Breast cancer treatment is based on tumor biology and tumor stage. Therefore, early detection has been an important step toward improving the curation rates observed over the last several decades. Today, it is common practice in industrialized countries to screen the female population for breast cancer on a regular basis in national programs based on mammography. Improved mammography approaches using machine learning for deeper and more accurate image analysis are therefore the next logical step in an effort to detect breast cancer as early as possible to improve treatment and curation options (14, 15). Nevertheless, the tremendous technical and timely effort, physical discomfort during the procedure and monetary aspects of this technique could lead to the use of an easy, fast, and cost-effective prescreening method, which in the case of a positive finding would lead to an additional imaging method.
Furthermore, early information about tumor biology would likely be useful for stratifying consecutive imaging and work-up procedures.
Stratifying cancer patients based on noninvasive methods is currently a tremendous challenge. Especially in breast cancer, the diagnosis of TNBC has much more severe implications for the patient than a luminal A type tumor. Therefore, detecting this disease noninvasively and obtaining further information on the type of tumor would be extremely beneficial. This approach would give the treating physician a distinct advantage for subsequent work-up and treatment decisions.
Here, we present the first tightly controlled miRNA sequencing effort of urine samples from breast cancer patients to gain insight into how the miRNA genome is regulated in this disease and its intrinsic subtypes. Earlier efforts from our group focused on specific miRNAs known to be regulated in breast cancer using a proprietary miRNA amplification paradigm (9). Nevertheless, in the current approach, we implemented miRNA sequencing as an innovative approach for urinary analysis to understand how many miRNAs in the currently known genome are regulated in breast cancer and whether consecutively identified signatures might represent specific subclasses of BC, allowing their detection from noninvasive urine samples.
We found the let-7-miRNA family to be strongly represented in the cancer cohort, as would be expected from studies on other cancer entities using different methods of detection. The Let7-miRNAs are dysregulated in lung (16), pancreatic (17), colorectal (18), and papillary thyroid (19) cancers and, as recently described, in breast cancer (20). Let7 was further shown to regulate cancer stemness (21).
Apart from these initial findings, we also detected considerable variability among the top regulated miRNAs in some samples (e.g., variability of let-7c expression in healthy individuals [Figure 2A]), making an individual diagnosis of breast cancer or its subclasses less reliable. We therefore applied a machine learning approach to the sequencing data to investigate whether the patterns of multiple miRNAs would be more informative than those of several strongly differentially regulated miRNAs. Interestingly, the random forest approach outclassed the decision tree, logistic regression and SVM so dramatically, making it the method of choice for future analysis of miRNA sequencing data from urine samples.
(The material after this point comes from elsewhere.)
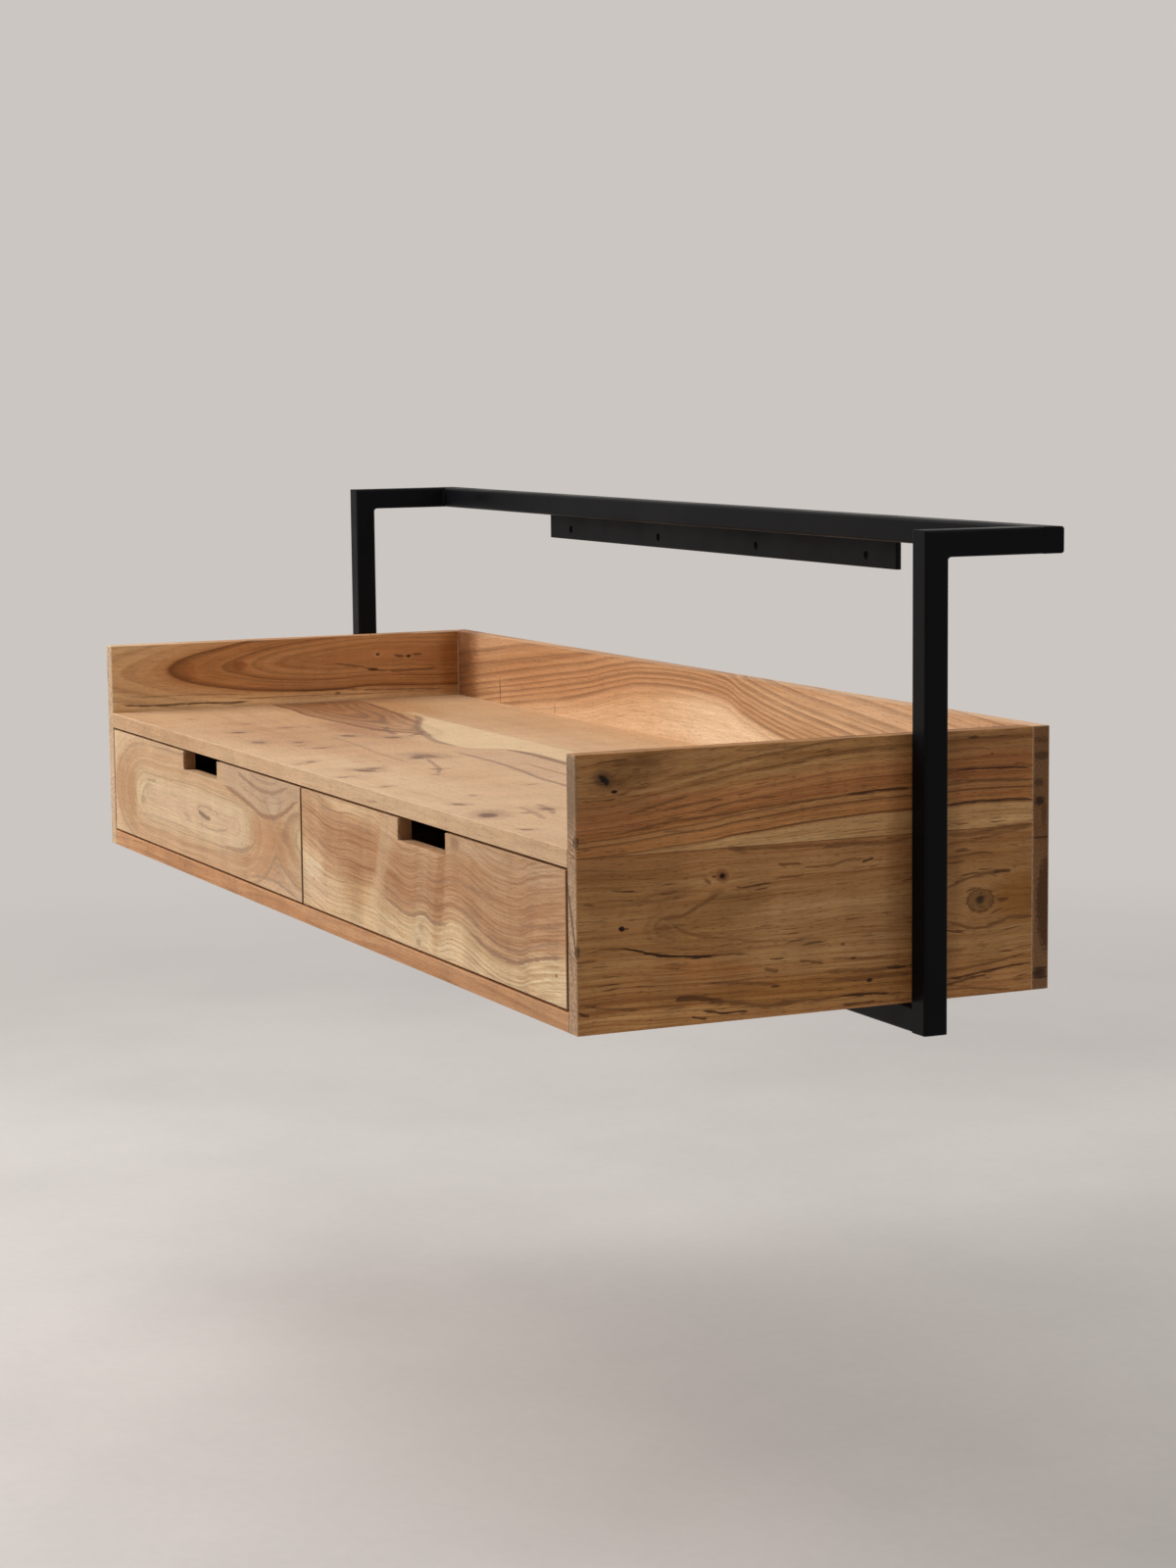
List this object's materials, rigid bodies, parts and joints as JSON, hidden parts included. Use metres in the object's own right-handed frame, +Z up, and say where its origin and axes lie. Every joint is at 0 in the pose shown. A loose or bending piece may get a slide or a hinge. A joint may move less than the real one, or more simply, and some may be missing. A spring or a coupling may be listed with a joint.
{
  "type": "floating wall desk",
  "caption": "Wall-hung desk: solid wood case with raised lips and side-by-side drawers, carried by a square-tube steel frame that screws to the wall.",
  "frame": {"origin": "middle of the row of screw holes in the wall plate, on the wall's plane", "axes": "+X along the wall to the right, +Y into the wall, +Z up; the drawers open towards -Y"},
  "size_m": [1.45, 0.494, 0.465],
  "materials": {
    "acacia": "oiled acacia, satin",
    "acacia_front": "oiled acacia, satin",
    "drawer_wood": "plain acacia, matt",
    "plywood": "sanded plywood",
    "beech": "raw beech",
    "black_steel": "black powder coat, satin",
    "black_plastic": "matt black",
    "rubber": "matt black rubber",
    "zinc_steel": "zinc plated",
    "cage_steel": "bright strip",
    "ball_steel": "polished balls"
  },
  "bodies": {
    "root": {"left_side_panel": "acacia", "right_side_panel": "acacia", "back_panel": "acacia", "desktop_panel": "acacia", "bottom_panel": "acacia", "centre_divider": "acacia", "carcass_dowels": "beech", "left_post": "black_steel", "right_post": "black_steel", "left_arm": "black_steel", "right_arm": "black_steel", "rear_rail": "black_steel", "crossbar": "black_steel", "wall_plate": "black_steel", "frame_welds": "black_steel", "rail_end_caps": "black_plastic", "post_foot_caps": "black_plastic", "crossbar_pads": "rubber", "wall_bumpers": "rubber", "crossbar_screws": "zinc_steel", "post_bolts": "zinc_steel", "post_rivet_nuts": "zinc_steel", "left_drawer_cabinet_screws": "zinc_steel", "left_drawer_left_outer_rail": "zinc_steel", "left_drawer_right_outer_rail": "zinc_steel", "right_drawer_cabinet_screws": "zinc_steel", "right_drawer_left_outer_rail": "zinc_steel", "right_drawer_right_outer_rail": "zinc_steel"},
    "left_drawer": {"left_drawer_front": "acacia_front", "left_drawer_left_side": "drawer_wood", "left_drawer_right_side": "drawer_wood", "left_drawer_back": "drawer_wood", "left_drawer_bottom": "plywood", "left_drawer_dowels": "beech", "left_drawer_runner_screws": "zinc_steel", "left_drawer_left_inner_rail": "zinc_steel", "left_drawer_right_inner_rail": "zinc_steel"},
    "left_middle_rails": {"left_drawer_left_middle_rail": "zinc_steel", "left_drawer_right_middle_rail": "zinc_steel"},
    "left_outer_cages": {"left_drawer_outer_cages": "cage_steel", "left_drawer_outer_balls": "ball_steel"},
    "left_inner_cages": {"left_drawer_inner_cages": "cage_steel", "left_drawer_inner_balls": "ball_steel"},
    "right_drawer": {"right_drawer_front": "acacia_front", "right_drawer_left_side": "drawer_wood", "right_drawer_right_side": "drawer_wood", "right_drawer_back": "drawer_wood", "right_drawer_bottom": "plywood", "right_drawer_dowels": "beech", "right_drawer_runner_screws": "zinc_steel", "right_drawer_left_inner_rail": "zinc_steel", "right_drawer_right_inner_rail": "zinc_steel"},
    "right_middle_rails": {"right_drawer_left_middle_rail": "zinc_steel", "right_drawer_right_middle_rail": "zinc_steel"},
    "right_outer_cages": {"right_drawer_outer_cages": "cage_steel", "right_drawer_outer_balls": "ball_steel"},
    "right_inner_cages": {"right_drawer_inner_cages": "cage_steel", "right_drawer_inner_balls": "ball_steel"}
  },
  "joints": [
    {"name": "left_drawer_slide", "type": "slide", "parent": "root", "child": "left_drawer", "axis": [0, -1, 0], "range_m": [0, 0.4]},
    {"name": "left_middle_rails_slide", "type": "slide", "parent": "root", "child": "left_middle_rails", "axis": [0, -1, 0], "range_m": [0, 0.2]},
    {"name": "left_outer_cages_slide", "type": "slide", "parent": "root", "child": "left_outer_cages", "axis": [0, -1, 0], "range_m": [0, 0.1]},
    {"name": "left_inner_cages_slide", "type": "slide", "parent": "root", "child": "left_inner_cages", "axis": [0, -1, 0], "range_m": [0, 0.3]},
    {"name": "right_drawer_slide", "type": "slide", "parent": "root", "child": "right_drawer", "axis": [0, -1, 0], "range_m": [0, 0.4]},
    {"name": "right_middle_rails_slide", "type": "slide", "parent": "root", "child": "right_middle_rails", "axis": [0, -1, 0], "range_m": [0, 0.2]},
    {"name": "right_outer_cages_slide", "type": "slide", "parent": "root", "child": "right_outer_cages", "axis": [0, -1, 0], "range_m": [0, 0.1]},
    {"name": "right_inner_cages_slide", "type": "slide", "parent": "root", "child": "right_inner_cages", "axis": [0, -1, 0], "range_m": [0, 0.3]}
  ],
  "couplings": [
    {"joint": "left_middle_rails_slide", "follows": "left_drawer_slide", "ratio": 0.5},
    {"joint": "left_outer_cages_slide", "follows": "left_drawer_slide", "ratio": 0.25},
    {"joint": "left_inner_cages_slide", "follows": "left_drawer_slide", "ratio": 0.75},
    {"joint": "right_middle_rails_slide", "follows": "right_drawer_slide", "ratio": 0.5},
    {"joint": "right_outer_cages_slide", "follows": "right_drawer_slide", "ratio": 0.25},
    {"joint": "right_inner_cages_slide", "follows": "right_drawer_slide", "ratio": 0.75}
  ]
}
An increase or decrease in a single given miRNA did not seem to have as much impact as the whole “signature” of miRNA expression changes (Fig. 2 vs. Figure 4). The detection of very specific subsets of miRNA patterns, specifically identifying both breast cancer patients and even their specific intrinsic subtypes, is innovative and, thus far, not known. Nevertheless, more surprisingly, these patterns of miRNAs overlap very little with each other; on average, only 10–15% of miRNAs are commonly regulated, whereas most miRNAs clearly identify a subgroup or breast cancer in general. This, to our knowledge, has not been shown before and raises the question of whether previous data should be reanalyzed with a more unbiased approach to possibly identify yet unknown patterns. However, only a machine learning approach can unravel this issue, as has been shown in other fields of research (22–24).
Consecutively, an important focus of further research should be the reduction and minimization of miRNAs included in our identified distinct miRNA pattern. The applicability of our technology for screening or early detection also relies on the sensitivity, specificity, false positive and false negative rates. The optimization of these pertinent parameters relies on large cohorts of patient and healthy control samples, which have been analyzed for this purpose.